The steering committee will include former Mayors Nancy Gardner and Ed Selich; former planning commissioner and current Finance Commissioner Larry Tucker; Debbie Stevens, president of the Corona del Mar Residents Assn.; and Paul Watkins of the board of library trustees.

Local activist Susan Skinner singled out Selich and Tucker as “incomprehensible” choices who she said have a history of “undermin[ing] our trust” — a reference to the pair’s support of the ill-fated Measure Y, a 2014 local ballot initiative that would have updated the general plan to allow more development in the Newport Center business district and limit it along the more residential coast.

She also said Selich was behind a 2016 council directive to make a referendum petition challenging the then-planned Museum House condominium development about 1,000 pages, holding a copy of the 10-pound petition aloft for emphasis.

Skinner did not say who she would prefer for the committee instead.

But resident Lynn Lorenz did have a specific person in mind: 2018 City Council candidate Tim Stoaks, who she said would balance the committee and “demonstrate to the residents of Newport Beach that your desire for openness is real.”

Stoaks is active with Line in the Sand, a political affiliate of local activist group Still Protecting our Newport, which has taken a hard stance against several development projects in the city. Stoaks’ bid for the District 3 City Council seat in the November election fell 36 votes short to incumbent Marshall “Duffy” Duffield.

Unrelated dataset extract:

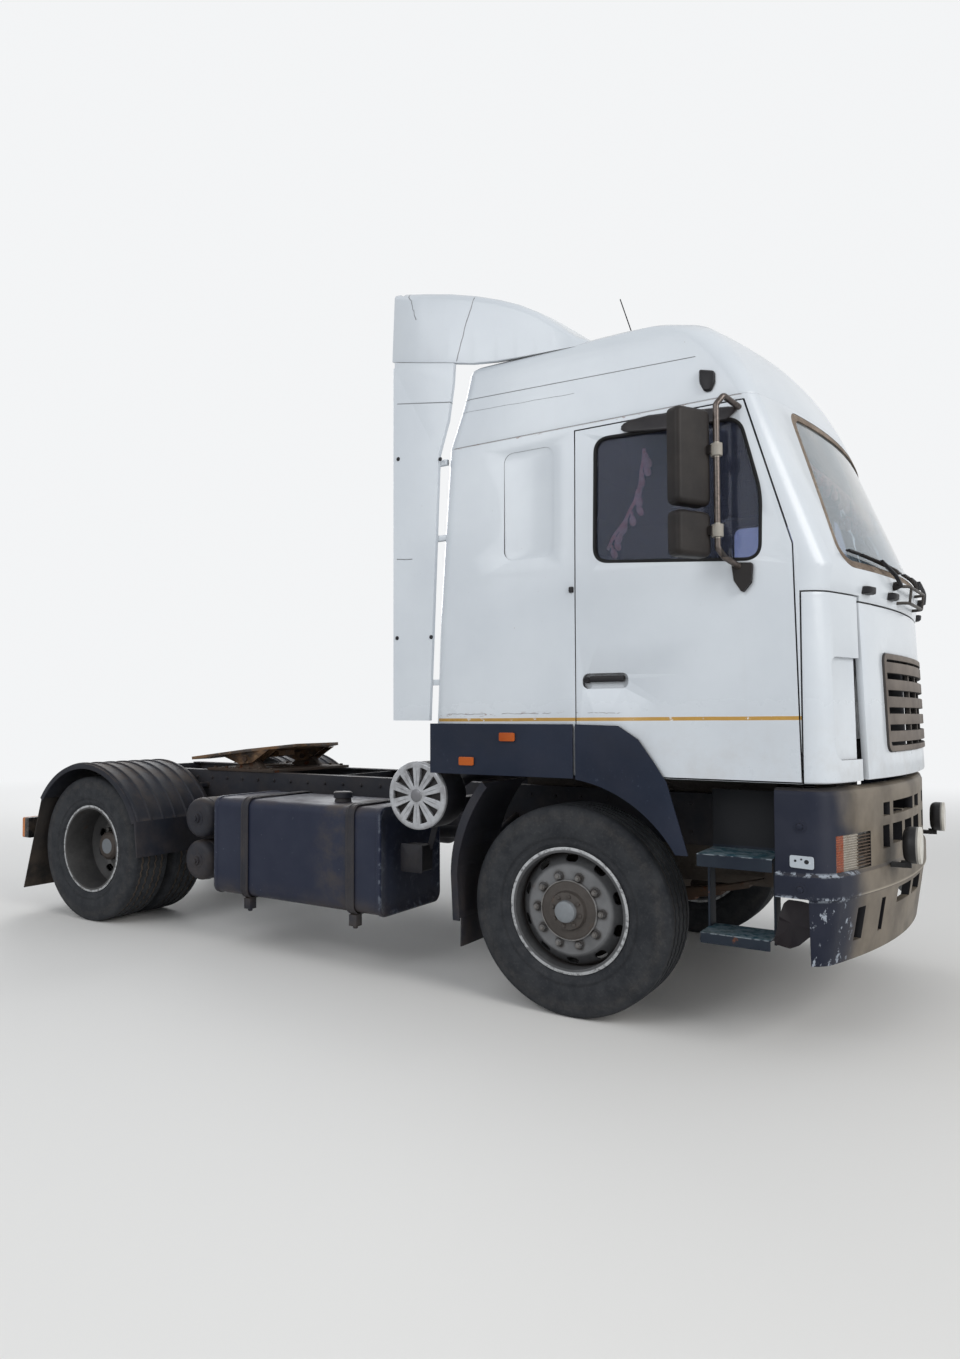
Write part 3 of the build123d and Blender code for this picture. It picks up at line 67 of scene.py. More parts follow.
def stand(name, data, place, ahead):
    """Put a camera or a lamp at a place, turned to look ahead with its top up."""
    made = bpy.data.objects.new(name, data)
    made.location = place
    made.rotation_mode = "QUATERNION"
    made.rotation_quaternion = Vector(ahead).to_track_quat("-Z", "Y")
    bpy.context.scene.collection.objects.link(made)
    return made


camera = stand("camera", bpy.data.cameras.new("camera"), EYE,
               (cos(LOOK_YAW) * cos(LOOK_PITCH), sin(LOOK_YAW) * cos(LOOK_PITCH), sin(LOOK_PITCH)))
camera.data.sensor_width = FILM
camera.data.lens = FILM * LENS_PIXELS / PICTURE_HIGH
camera.data.shift_x = (PICTURE_WIDE / 2 - AXIS_ACROSS) / PICTURE_HIGH
camera.data.shift_y = (AXIS_DOWN - PICTURE_HIGH / 2) / PICTURE_HIGH
camera.data.clip_end = FAR_CLIP
bpy.context.scene.camera = camera
bpy.context.scene.view_settings.view_transform = "Standard"


def lamp(name, place, aim, size, watts, tint):
    """A square soft box at a place, turned to face the aim."""
    light = bpy.data.lights.new(name, "AREA")
    light.shape = "SQUARE"
    light.size = size
    light.energy = watts
    light.color = tint
    stand(name, light, place, Vector(aim) - Vector(place))


lamp("front_box", (11.5, -4.0, 6.5), (0.5, 0, 1.6), 6.0, 650, (1.0, 0.985, 0.96))
lamp("side_box", (-1.5, -12.0, 7.5), (0, 0, 1.2), 7.0, 420, (0.96, 0.98, 1.0))
lamp("rear_box", (-9.5, 8.0, 7.0), (0, 0, 1.2), 7.0, 560, (0.98, 0.99, 1.0))


class Field:
    """What a node gives out, varying from place to place; each sum on it adds a node to its tree."""

    def __init__(self, socket):
        self.socket = socket

    def math(self, operation, other=0.0):
        return add_node(self.socket.id_data, "ShaderNodeMath", {0: self, 1: other}, operation=operation)

    def __add__(self, other):
        return self.math("ADD", other)

    def __sub__(self, other):
        return self.math("SUBTRACT", other)

    def __mul__(self, other):
        return self.math("MULTIPLY", other)

    def __or__(self, other):
        """The larger of two fields."""
        return self.math("MAXIMUM", other)

    def __abs__(self):
        return self.math("ABSOLUTE")

    def rest(self):
        """What is left of 1."""
        return add_node(self.socket.id_data, "ShaderNodeMath", {0: 1.0, 1: self}, operation="SUBTRACT")

    def sine(self, times):
        return (self * times).math("SINE")

    def reach(self, other):
        """Length of the slope whose two square sides are this field and the other."""
        return (self * self + other * other).math("SQRT")

    def band(self, low, high):
        """0 below low, 1 above high, a smooth rise between; the other way round if low is the larger."""
        limits = {"Value": self, "From Min": low, "From Max": high}
        return add_node(self.socket.id_data, "ShaderNodeMapRange", limits,
                        interpolation_type="SMOOTHSTEP")

    def near(self, middle, reach):
        """1 at the middle value, fading to 0 at the reach on either side."""
        return abs(self - middle).band(reach, 0.0)


def feed(socket, value):
    """Link a node's input to a field, or write a fixed value into it; a colour is opaque."""
    if isinstance(value, Field):
        socket.id_data.links.new(value.socket, socket)
    else:
        socket.default_value = (*value, 1) if socket.type == "RGBA" else value


def add_node(tree, kind, inputs=(), out=0, **settings):
    """Add a node with its settings and inputs, and give back one of its outputs as a field."""
    made = tree.nodes.new(kind)
    for key, value in settings.items():
        setattr(made, key, value)
    for key, value in dict(inputs).items():
        feed(made.inputs[key], value)
    return Field(made.outputs[out])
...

“It doesn’t make sense to unroll a well-thought-out procedure of updating the general plan if the components of the plan, in this case the composition of the steering committee, are not sound,” Lorenz told the council. “You’re making a political decision instead of a popular one, and in so doing you run the risk of jinxing the [general plan update] from the start, particularly if the role of the steering committee is to interface with the public, lending a sympathetic ear to gather important information for the rest of the process.”

The council voted 6-0, with Duffield absent, to expand the committee while getting started with the recommended lineup.

Councilman Jeff Herdman said he supports Selich, Gardner, Tucker, Stevens and Watkins but said he hopes the eventual larger committee would represent a broad spectrum of volunteers.

Councilwoman Joy Brenner, one of the council members who selected and recommended the current five, said they have a wealth of experience, though she doesn’t always agree with their views.

The consultant that will author the general plan update is expected to be in place this summer.

The city will then spend about a year on “listen and learn” outreach before the consultant begins writing a comprehensive plan. Public forums generally will cover land use, housing, traffic, sea level rise, sustainability and, specifically, the future of development in the John Wayne Airport area, Banning Ranch, Mariner’s Mile, Newport Center, and the harbor and bay.

The full general plan update process is expected to take about three years.